Before Israel detonated thousands of pager and radio devices carried by Hezbollah senior officials and members, there were reports that it had been manipulating the Global Positioning System in a tactic known as “GPS spoofing”.
Such tactics are usually used against hostile missile attacks, which interfere with guidance systems. While strikes can be repelled by GPS spoofing, it is also dangerous, interrupting the operations of aviation technology—including over the Mediterranean—and regular users navigating in cars and for deliveries. There was also disruption to important civil infrastructure.
Israel initially denied responsibility but later admitted to being behind what it called a “GPS outage.” In July, Lebanon lodged a complaint with the United Nations and the International Telecommunication Union (ITU) regarding manipulating GPS.
Amid the current threat of a full-scale war, there are serious concerns that Israel might cut Lebanon’s connection to the world by bombing the undersea cable that provides access to the internet.
There are other ways in which internet access can be disrupted. The telecommunications switching gear required needs a supply of diesel. Maintenance teams from Ogero, the executive body of the Ministry of Telecommunications, need to be able to work. The disruption caused by the July 2006 war—when Israel blockaded Lebanon and fuel ran short—is still fresh in the minds of Lebanese.
Warnings and threats
And now there are fresh fears over the security of the telecommunications network after Israel used it to stoke fear by sending tens of thousands of warning messages. Residents in Lebanon received automated telephone messages and text messages warning them to evacuate their homes, which are likely to have been orchestrated by Israel.
As Israel intensifies its attacks on Lebanon, eerie messages have been arriving on the phones of civilians on both sides of the border, with authorities in each country accusing the other of psychological warfare. https://t.co/fopbBXrFz9
— WIRED Science (@WIREDScience) September 26, 2024
According to Imad Kreidieh, who spoke to Reuters, the director-general of the national telecoms firm Ogero, over 80,000 such calls were made. They were not just received in southern Lebanon, toward the border with Israel, where the attacks were being made. Residents of the town of Ghazieh near Sidon received landline calls from Israel, ordering them to leave their homes immediately.
Lebanese citizens in Beirut and its southern suburbs received messages, including via mobile phones, warning them to stay away from Hezbollah sites until further notice.
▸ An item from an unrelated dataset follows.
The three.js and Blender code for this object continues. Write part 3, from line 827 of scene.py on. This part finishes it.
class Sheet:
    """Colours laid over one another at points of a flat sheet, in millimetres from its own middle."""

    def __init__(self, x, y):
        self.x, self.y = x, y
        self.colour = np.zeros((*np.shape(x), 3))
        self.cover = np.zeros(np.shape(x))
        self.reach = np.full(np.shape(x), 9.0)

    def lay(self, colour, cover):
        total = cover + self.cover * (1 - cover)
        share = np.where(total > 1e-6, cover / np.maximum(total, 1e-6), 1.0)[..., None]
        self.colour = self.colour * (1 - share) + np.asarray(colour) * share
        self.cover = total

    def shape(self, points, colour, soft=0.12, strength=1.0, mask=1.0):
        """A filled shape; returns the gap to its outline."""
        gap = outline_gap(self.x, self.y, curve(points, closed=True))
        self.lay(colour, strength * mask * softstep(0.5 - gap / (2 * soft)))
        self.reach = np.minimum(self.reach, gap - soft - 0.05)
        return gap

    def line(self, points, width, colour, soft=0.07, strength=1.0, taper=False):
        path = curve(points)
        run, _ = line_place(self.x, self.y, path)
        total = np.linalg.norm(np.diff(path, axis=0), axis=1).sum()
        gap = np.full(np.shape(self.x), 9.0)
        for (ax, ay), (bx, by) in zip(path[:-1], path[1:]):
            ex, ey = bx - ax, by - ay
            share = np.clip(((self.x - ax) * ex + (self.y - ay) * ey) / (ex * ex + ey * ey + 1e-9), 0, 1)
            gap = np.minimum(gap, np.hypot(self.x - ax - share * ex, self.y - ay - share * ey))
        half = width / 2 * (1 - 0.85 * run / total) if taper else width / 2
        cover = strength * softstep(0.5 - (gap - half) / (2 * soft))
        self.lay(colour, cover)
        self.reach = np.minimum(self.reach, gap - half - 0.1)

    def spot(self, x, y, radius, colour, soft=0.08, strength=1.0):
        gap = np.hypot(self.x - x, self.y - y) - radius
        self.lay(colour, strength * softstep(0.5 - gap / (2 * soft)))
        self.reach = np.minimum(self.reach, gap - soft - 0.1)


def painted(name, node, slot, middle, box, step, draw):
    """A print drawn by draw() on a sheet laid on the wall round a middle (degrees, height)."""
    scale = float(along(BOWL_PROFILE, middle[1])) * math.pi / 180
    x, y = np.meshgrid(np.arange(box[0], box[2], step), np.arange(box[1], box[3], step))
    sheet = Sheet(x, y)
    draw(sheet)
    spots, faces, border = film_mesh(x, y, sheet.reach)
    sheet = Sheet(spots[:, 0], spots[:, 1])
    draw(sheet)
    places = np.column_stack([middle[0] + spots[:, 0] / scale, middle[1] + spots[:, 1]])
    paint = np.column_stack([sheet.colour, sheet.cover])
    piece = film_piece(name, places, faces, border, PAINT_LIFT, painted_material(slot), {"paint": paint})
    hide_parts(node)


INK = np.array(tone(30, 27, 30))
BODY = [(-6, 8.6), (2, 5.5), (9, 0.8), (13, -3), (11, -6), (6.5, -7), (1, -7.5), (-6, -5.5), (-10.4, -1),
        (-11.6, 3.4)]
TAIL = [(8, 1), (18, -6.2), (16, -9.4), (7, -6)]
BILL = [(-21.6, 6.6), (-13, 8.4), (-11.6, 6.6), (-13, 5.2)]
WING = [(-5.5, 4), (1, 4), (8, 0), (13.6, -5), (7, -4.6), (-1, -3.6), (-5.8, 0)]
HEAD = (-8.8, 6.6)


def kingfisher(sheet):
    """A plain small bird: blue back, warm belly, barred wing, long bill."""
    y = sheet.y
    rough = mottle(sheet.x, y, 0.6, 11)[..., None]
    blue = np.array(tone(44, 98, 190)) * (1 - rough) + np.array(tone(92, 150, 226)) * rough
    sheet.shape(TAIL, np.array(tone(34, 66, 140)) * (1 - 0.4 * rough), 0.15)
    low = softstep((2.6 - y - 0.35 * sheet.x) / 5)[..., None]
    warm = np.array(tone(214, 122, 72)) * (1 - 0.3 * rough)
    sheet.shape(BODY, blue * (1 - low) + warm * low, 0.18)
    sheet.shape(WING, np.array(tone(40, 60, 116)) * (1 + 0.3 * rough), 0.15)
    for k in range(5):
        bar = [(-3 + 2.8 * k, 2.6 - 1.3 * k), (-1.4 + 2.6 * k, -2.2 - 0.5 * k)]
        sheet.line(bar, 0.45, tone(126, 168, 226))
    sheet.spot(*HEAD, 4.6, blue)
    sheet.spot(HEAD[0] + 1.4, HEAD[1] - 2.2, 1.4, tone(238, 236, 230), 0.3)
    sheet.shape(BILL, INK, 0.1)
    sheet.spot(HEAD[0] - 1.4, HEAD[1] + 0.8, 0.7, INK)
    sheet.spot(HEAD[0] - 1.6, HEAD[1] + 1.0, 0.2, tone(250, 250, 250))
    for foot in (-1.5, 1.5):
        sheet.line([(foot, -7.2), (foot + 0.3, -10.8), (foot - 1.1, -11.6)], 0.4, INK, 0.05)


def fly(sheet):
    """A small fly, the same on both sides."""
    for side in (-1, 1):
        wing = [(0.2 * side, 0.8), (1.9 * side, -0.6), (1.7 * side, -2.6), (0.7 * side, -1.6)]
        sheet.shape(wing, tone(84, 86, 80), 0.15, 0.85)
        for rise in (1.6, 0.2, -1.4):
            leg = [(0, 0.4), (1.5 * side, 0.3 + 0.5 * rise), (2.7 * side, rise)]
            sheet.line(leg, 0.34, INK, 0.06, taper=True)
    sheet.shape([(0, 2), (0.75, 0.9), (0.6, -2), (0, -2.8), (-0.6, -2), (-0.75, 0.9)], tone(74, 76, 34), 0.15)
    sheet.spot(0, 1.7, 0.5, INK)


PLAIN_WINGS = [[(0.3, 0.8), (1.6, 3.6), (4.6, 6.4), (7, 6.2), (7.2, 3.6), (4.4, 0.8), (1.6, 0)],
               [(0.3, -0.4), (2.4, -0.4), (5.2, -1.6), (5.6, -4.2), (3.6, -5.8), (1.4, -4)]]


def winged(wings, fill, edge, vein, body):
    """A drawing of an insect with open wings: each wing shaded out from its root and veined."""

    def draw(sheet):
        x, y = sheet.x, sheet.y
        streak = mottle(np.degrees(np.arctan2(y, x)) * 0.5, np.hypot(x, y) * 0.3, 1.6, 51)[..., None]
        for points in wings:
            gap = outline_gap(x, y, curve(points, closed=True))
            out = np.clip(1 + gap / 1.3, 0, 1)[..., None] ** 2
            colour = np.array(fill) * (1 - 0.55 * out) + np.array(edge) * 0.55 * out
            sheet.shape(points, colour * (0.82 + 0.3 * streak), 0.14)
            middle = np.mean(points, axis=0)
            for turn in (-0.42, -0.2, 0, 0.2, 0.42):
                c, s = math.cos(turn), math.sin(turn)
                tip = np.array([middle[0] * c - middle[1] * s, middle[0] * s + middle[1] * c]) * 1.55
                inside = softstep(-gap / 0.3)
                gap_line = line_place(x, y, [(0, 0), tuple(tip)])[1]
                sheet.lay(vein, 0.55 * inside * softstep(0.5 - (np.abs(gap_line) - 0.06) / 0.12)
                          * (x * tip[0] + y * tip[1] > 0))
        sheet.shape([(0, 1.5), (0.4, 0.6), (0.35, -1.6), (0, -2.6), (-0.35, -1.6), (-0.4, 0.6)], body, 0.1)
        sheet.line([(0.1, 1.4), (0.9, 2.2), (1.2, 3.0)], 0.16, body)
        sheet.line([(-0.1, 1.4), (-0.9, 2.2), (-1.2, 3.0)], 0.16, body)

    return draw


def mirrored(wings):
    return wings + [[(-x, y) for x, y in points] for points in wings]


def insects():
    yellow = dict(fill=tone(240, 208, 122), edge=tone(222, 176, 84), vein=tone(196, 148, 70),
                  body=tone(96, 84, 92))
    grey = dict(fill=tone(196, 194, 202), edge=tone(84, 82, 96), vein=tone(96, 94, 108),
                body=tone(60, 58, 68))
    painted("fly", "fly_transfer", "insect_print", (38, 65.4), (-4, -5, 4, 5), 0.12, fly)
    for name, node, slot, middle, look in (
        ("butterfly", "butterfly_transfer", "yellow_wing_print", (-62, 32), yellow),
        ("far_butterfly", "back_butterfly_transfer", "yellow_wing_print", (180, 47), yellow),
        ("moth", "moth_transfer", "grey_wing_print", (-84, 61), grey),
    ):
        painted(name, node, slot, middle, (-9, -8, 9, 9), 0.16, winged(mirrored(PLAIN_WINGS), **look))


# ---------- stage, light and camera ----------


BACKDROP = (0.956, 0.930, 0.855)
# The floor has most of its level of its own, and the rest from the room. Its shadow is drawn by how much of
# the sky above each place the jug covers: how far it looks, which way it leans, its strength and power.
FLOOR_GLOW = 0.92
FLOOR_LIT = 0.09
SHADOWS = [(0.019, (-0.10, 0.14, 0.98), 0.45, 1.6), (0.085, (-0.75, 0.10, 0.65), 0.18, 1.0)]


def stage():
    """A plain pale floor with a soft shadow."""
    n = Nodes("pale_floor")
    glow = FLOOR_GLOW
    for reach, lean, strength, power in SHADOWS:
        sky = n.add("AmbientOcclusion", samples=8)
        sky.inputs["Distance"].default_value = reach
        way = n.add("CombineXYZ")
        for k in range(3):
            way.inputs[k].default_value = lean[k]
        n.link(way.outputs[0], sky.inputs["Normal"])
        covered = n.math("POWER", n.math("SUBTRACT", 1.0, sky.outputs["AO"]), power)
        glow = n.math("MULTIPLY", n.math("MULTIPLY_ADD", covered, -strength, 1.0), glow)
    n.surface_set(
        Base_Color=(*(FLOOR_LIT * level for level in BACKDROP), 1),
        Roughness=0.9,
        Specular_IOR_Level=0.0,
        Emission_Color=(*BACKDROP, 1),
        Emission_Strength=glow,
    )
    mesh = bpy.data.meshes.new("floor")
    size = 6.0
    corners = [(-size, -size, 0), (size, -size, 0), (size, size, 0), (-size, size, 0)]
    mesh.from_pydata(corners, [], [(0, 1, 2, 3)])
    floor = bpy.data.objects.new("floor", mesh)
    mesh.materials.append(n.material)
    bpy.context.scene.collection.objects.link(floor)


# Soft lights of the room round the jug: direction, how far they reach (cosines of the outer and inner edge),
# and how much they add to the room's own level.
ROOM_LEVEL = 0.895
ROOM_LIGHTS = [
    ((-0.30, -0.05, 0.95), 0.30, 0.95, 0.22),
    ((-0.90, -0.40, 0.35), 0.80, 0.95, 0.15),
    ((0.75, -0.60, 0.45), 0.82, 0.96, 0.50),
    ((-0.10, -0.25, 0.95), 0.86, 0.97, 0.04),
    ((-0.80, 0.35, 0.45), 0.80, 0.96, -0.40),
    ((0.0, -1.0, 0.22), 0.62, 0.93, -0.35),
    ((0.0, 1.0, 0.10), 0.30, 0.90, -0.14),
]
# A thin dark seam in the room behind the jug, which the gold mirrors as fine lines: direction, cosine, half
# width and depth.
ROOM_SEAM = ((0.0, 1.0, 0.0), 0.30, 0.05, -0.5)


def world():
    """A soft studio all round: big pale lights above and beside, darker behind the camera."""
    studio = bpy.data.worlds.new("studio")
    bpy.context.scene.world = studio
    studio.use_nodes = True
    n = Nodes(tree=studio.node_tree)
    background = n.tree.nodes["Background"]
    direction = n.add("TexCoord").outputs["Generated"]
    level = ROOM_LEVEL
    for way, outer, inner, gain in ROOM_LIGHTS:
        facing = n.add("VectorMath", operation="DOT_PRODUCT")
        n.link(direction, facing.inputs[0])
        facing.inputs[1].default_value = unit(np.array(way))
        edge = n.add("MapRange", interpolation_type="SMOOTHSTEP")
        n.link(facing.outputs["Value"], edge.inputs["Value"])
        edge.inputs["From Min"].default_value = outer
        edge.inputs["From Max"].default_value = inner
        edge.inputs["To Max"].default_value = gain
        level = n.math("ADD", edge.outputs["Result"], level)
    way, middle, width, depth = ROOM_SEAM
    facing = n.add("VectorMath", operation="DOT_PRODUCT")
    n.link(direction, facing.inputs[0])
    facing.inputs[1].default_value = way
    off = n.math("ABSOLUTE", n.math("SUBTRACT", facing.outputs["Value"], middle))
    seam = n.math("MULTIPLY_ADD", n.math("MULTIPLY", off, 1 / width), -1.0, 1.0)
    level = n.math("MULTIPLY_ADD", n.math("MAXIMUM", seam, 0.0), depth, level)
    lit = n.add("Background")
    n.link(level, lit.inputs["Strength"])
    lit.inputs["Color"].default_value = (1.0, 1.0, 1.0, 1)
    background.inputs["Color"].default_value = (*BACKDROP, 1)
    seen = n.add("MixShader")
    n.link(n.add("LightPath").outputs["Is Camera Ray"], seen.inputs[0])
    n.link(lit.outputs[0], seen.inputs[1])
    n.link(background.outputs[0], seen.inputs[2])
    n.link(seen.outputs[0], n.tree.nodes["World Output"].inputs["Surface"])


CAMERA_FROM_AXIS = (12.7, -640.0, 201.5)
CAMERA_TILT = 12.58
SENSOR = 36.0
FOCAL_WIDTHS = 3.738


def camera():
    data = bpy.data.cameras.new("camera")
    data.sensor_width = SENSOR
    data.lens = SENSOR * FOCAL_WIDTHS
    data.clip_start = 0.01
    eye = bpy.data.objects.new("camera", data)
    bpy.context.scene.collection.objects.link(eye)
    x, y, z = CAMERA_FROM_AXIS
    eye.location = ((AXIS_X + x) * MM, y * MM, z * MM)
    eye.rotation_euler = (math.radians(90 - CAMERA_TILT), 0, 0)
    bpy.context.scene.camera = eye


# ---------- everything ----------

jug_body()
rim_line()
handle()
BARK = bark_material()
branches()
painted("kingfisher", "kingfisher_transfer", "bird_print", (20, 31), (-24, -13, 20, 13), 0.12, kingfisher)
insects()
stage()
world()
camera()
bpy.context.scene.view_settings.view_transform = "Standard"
They were told that anyone near the party’s installations and weapons would be risking their lives.
Government officials also received the warnings. Ziad Makari, the caretaker minister of information, received one saying the building should be evacuated. Mohammad Wissam Mortada, the minister of culture, received a warning call from someone speaking classical Arabic with a strange accent, urging them to leave the office immediately.
Amin Salam, the caretaker minister of economy and trade, also received a suspicious message from an unknown source. Throughout, false reports and rumours of other messages created a feeling of uncertainty and chaos.
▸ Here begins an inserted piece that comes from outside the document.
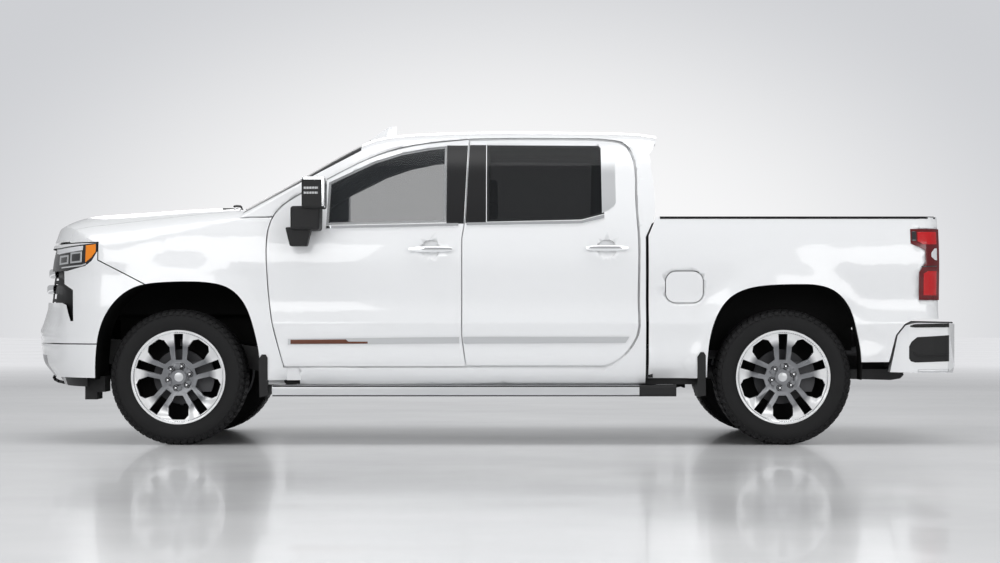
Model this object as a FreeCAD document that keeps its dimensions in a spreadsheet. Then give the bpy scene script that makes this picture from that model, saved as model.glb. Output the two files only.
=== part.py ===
import FreeCAD
import Part
import math
import os
from FreeCAD import Placement, Rotation, Vector

# Full-size crew-cab pickup truck with a short load bed
# X runs to the rear, Y to the right-hand side and Z up from the ground.
# The origin is on the ground, halfway along the truck.

# Driving sizes in millimetres, each written once and kept in the spreadsheet
SIZES = {
    # Whole truck
    "front_overhang": 1033.0,
    "wheelbase": 3745.0,
    "rear_overhang": 1107.0,
    "track_width": 1745.0,
    "body_width": 2063.0,
    "shut_gap": 7.0,
    "fit_gap": 0.3,
    "overrun": 400.0,
    # Heights of the body side
    "sill_height": 380.0,
    "crease_height": 760.0,
    "belt_height": 1385.0,
    "rail_height": 1905.0,
    "roof_height": 1994.0,
    "roof_half_width": 715.0,
    "skin_thickness": 10.0,
    # Wheels and tyres
    "tyre_diameter": 838.0,
    "tyre_width": 278.0,
    "tyre_shoulder": 34.0,
    "tyre_bead_wall": 18.0,
    "tread_groove_width": 12.0,
    "tread_groove_depth": 9.0,
    "rim_radius": 292.0,
    "rim_seat_radius": 279.0,
    "rim_width": 236.0,
    "rim_wall": 13.0,
    "rim_lip": 16.0,
    "wheel_face_inset": 14.0,
    "wheel_face_depth": 42.0,
    "wheel_dish": 30.0,
    "wheel_step_radius": 204.0,
    "wheel_step_depth": 9.0,
    "hub_pad_radius": 98.0,
    "hub_pad_depth": 70.0,
    "cap_radius": 45.5,
    "cap_height": 16.0,
    "lug_circle_radius": 69.85,
    "lug_radius": 13.0,
    "lug_height": 18.0,
    "spoke_pairs": 5.0,
    "lug_count": 6.0,
    "slot_half_width": 27.0,
    "spindle_radius": 38.0,
    "spindle_gap": 1.0,
    "disc_radius": 170.0,
    "disc_thickness": 28.0,
    "disc_setback": 50.0,
    # Wheel arches
    "front_arch_length": 512.0,
    "front_arch_height": 593.0,
    "rear_arch_length": 476.0,
    "rear_arch_height": 576.0,
    "arch_fade": 0.34,
    "liner_thickness": 8.0,
    "liner_inner_half": 500.0,
    # Front clip: fenders, hood and nose are cut from one shell
    "clip_wall": 24.0,
    "nose_length": 667.5,
    "nose_power": 2.2,
    "hood_base_height": 900.0,
    "hood_front_height": 1262.0,
    "hood_height": 1487.0,
    "hood_tip_height": 1282.0,
    "hood_tip_setback": 135.5,
    "hood_rear_setback": 309.5,
    "hood_front_half": 792.0,
    "hood_rear_half": 828.0,
    "hood_corner_sweep": 52.0,
    "hood_hinge_setback": 409.5,
    "hood_hinge_height": 1475.0,
    # Front lamps, grille and bumper
    "lamp_depth": 110.0,
    "lamp_inner_half": 620.0,
    "lamp_gap": 0.3,
    "lamp_base_height": 880.0,
    "bumper_wall": 60.0,
    "bumper_split_height": 628.0,
    "bumper_bottom_height": 415.0,
    "grille_bar_proud": 16.0,
    "grille_bar_depth": 34.0,
    "grille_bar_height": 44.0,
    "grille_upper_bar": 1076.0,
    "grille_lower_bar": 962.0,
    "grille_mesh_setback": 46.0,
    "grille_mesh_wall": 10.0,
    "radiator_setback": 382.0,
    "radiator_depth": 60.0,
    "radiator_beam": 110.0,
    "grille_mesh_bottom": 772.0,
    "grille_slat_pitch": 58.0,
    "grille_slat_height": 18.0,
    "grille_rib_count": 5.0,
    "grille_rib_width": 14.0,
    "valance_bottom": 359.0,
    "valance_inset": 30.0,
    "valance_wall": 26.0,
    # Doors
    "door_front_setback": 550.5,
    "front_door_length": 1201.0,
    "rear_door_length": 1101.0,
    "door_bottom": 486.0,
    "door_top": 1907.0,
    "door_depth": 110.0,
    "door_frame_depth": 50.0,
    "door_inset": 53.0,
    "seal_gap": 16.0,
    "hinge_leaf_height": 80.0,
    "hinge_leaf_half": 960.0,
    "skin_gap": 8.0,
    "hinge_setback": 8.0,
    "hinge_half_width": 1013.0,
    "glass_thickness": 5.0,
    "glass_recess": 2.0,
    "glass_ledge": 14.0,
    "trim_thickness": 8.0,
    "handle_reach": 34.0,
    "handle_thickness": 14.0,
    "handle_post_radius": 12.0,
    "handle_cup_radius": 58.0,
    "handle_cup_depth": 22.0,
    "belt_strip_height": 16.0,
    # Cab
    "cab_rear_gap": 42.0,
    "bed_gap": 18.0,
    "cab_lean": 63.0,
    "screen_base_height": 1480.0,
    "screen_base_setback": 349.5,
    "screen_drop": 110.0,
    "roof_drop": 86.0,
    "cab_wall": 132.0,
    "cab_frame_wall": 58.0,
    "roof_wall": 40.0,
    "floor_height": 610.0,
    "floor_thickness": 30.0,
    "rocker_width": 105.0,
    "rear_wall": 50.0,
    "firewall_setback": 536.0,
    "firewall_thickness": 50.0,
    "cowl_height": 1345.0,
    "cowl_thickness": 40.0,
    "rear_window_half": 610.0,
    "rear_window_bottom": 1455.0,
    "rear_window_top": 1835.0,
    "fin_length": 175.0,
    "fin_height": 62.0,
    "fin_width": 40.0,
    "fin_setback": 1304.5,
    # Load bed
    "bed_tail": 966.5,
    "bed_rail_height": 1413.0,
    "bed_bottom_height": 412.0,
    "bed_floor_height": 880.0,
    "bed_floor_thickness": 30.0,
    "bed_wall": 20.0,
    "bed_inner_half": 830.0,
    "bedside_wall": 24.0,
    "bed_cap_height": 22.0,
    "wheelhouse_half": 640.0,
    "wheelhouse_height": 1120.0,
    "wheelhouse_length": 960.0,
    "bed_header_setback": 54.0,
    "tail_column": 110.0,
    "tail_round": 160.0,
    "tail_round_depth": 48.0,
    "tail_lamp_bottom": 897.0,
    "tail_lamp_top": 1337.0,
    "tail_lamp_length": 178.0,
    "tail_lamp_depth": 62.0,
    "tail_lamp_proud": 8.0,
    "tailgate_bottom": 790.0,
    "tailgate_thickness": 62.0,
    "tailgate_gap": 8.0,
    "tailgate_pin_radius": 9.0,
    "tailgate_hinge_inset": 30.0,
    "tailgate_hinge_height": 800.0,
    "fuel_door_setback": 726.5,
    "fuel_door_length": 229.0,
    "fuel_door_bottom": 881.0,
    "fuel_door_height": 192.0,
    "fuel_door_radius": 62.0,
    "fuel_door_gap": 5.0,
    "fuel_pocket_depth": 60.0,
    # Rear bumper
    "rear_bumper_setback": 661.5,
    "rear_bumper_bottom": 447.0,
    "rear_bumper_top": 770.0,
    "rear_bumper_wall": 90.0,
    "rear_bumper_half": 1004.0,
    # Frame and running gear
    "rail_outer_half": 470.0,
    "rail_width": 72.0,
    "rail_depth": 150.0,
    "rail_wall": 10.0,
    "rail_front_setback": 190.0,
    "cross_tube_radius": 25.0,
    "kingpin_half": 790.0,
    "lower_joint_drop": 128.0,
    "upper_joint_rise": 190.0,
    "arm_spread": 210.0,
    "knuckle_width": 70.0,
    "steering_arm": 150.0,
    "spindle_reach": 56.0,
    "disc_offset": 16.0,
    "caliper_gap": 6.0,
    "caliper_width": 42.0,
    "axle_tube_radius": 46.0,
    "differential_radius": 165.0,
    "spring_width": 76.0,
    "spring_thickness": 34.0,
    "spring_half": 551.0,
    "spring_reach": 680.0,
    "arm_thickness": 36.0,
    "joint_boss": 16.0,
    "shock_radius": 55.0,
    "shock_height": 774.0,
    "tower_thickness": 16.0,
    "shaft_radius": 44.0,
    "engine_length": 760.0,
    "engine_setback": 420.0,
    "engine_width": 640.0,
    "engine_height": 560.0,
    "engine_bottom": 560.0,
    "gearbox_length": 900.0,
    "gearbox_width": 330.0,
    "gearbox_bottom": 365.0,
    "gearbox_height": 205.0,
    "tank_length": 650.0,
    "tank_width": 330.0,
    "tank_height": 190.0,
    "tank_setback": 1745.0,
    "tank_bottom": 380.0,
    "pipe_radius": 38.0,
    "pipe_half": 238.0,
    "pipe_height": 463.0,
    "muffler_radius": 105.0,
    "spare_radius": 370.0,
    "spare_width": 235.0,
    "spare_setback": 542.0,
    # Running boards and mud flaps
    "board_height": 300.0,
    "board_thickness": 70.0,
    "board_width": 165.0,
    "board_outer_half": 1010.0,
    "board_front_setback": 582.5,
    "board_length": 2500.0,
    "flap_width": 300.0,
    "flap_thickness": 12.0,
    "flap_bottom": 300.0,
    "flap_height": 270.0,
    # Mirrors
    "mirror_half": 1065.0,
    "mirror_width": 150.0,
    "mirror_setback": 781.5,
    "mirror_length": 146.0,
    "mirror_bottom": 1453.0,
    "mirror_height": 197.0,
    "mirror_rounding": 18.0,
    "mirror_arm_setback": 710.5,
    "mirror_arm_length": 179.0,
    "mirror_arm_height": 129.0,
    "mirror_pod_setback": 676.5,
    "mirror_pod_length": 161.0,
    "mirror_pod_height": 116.0,
    # Seats and controls
    "seat_height": 900.0,
    "seat_cushion": 150.0,
    "seat_width": 540.0,
    "seat_depth": 540.0,
    "seat_half": 400.0,
    "seat_setback": 1310.0,
    "rear_seat_setback": 2160.0,
    "backrest_height": 620.0,
    "backrest_thickness": 150.0,
    "headrest_width": 260.0,
    "steering_hub_depth": 48.0,
    "dash_depth": 330.0,
    "dash_height": 1330.0,
    "steering_wheel_radius": 192.0,
    "steering_rim_radius": 16.0,
    "steering_wheel_height": 1195.0,
    "steering_wheel_setback": 1010.0,
    "steering_wheel_tilt": 25.0,
}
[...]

The Ministry of Telecommunications said that Israel did not need to breach the security of Lebanon’s official telecommunications network to send the messages, which came as part of a low-tech effort to get round measures to block calls originating from Israel. The ministry is moving to a different system which will be less prone to such attacks.
But doubts have been voiced about whether the change—to a different form of digital communication—will work and whether the system was breached. Dr Abdel-Munem Youssef, a former director-general for investment and maintenance at the ministry and former director-general of Ogero, said: “How does this relate to securing networks and protecting them against Israeli breaches?”, adding: “If these deceptions and frauds via electronic applications don’t constitute a breach, then what do they represent?”
Current Ogero director-general Kreidieh also denied there was a security breach, rather “a circumvention of the international code system” which blocks calls from Israel. “If the enemy calls via a foreign code, this isn’t considered a breach of the system”, he said.
But Youssef insisted to Al Majalla that a breach occurred because messages cannot be sent to Lebanese mobile devices on the Alfa and Touch networks without the main Ministry of Telecommunications network being hacked.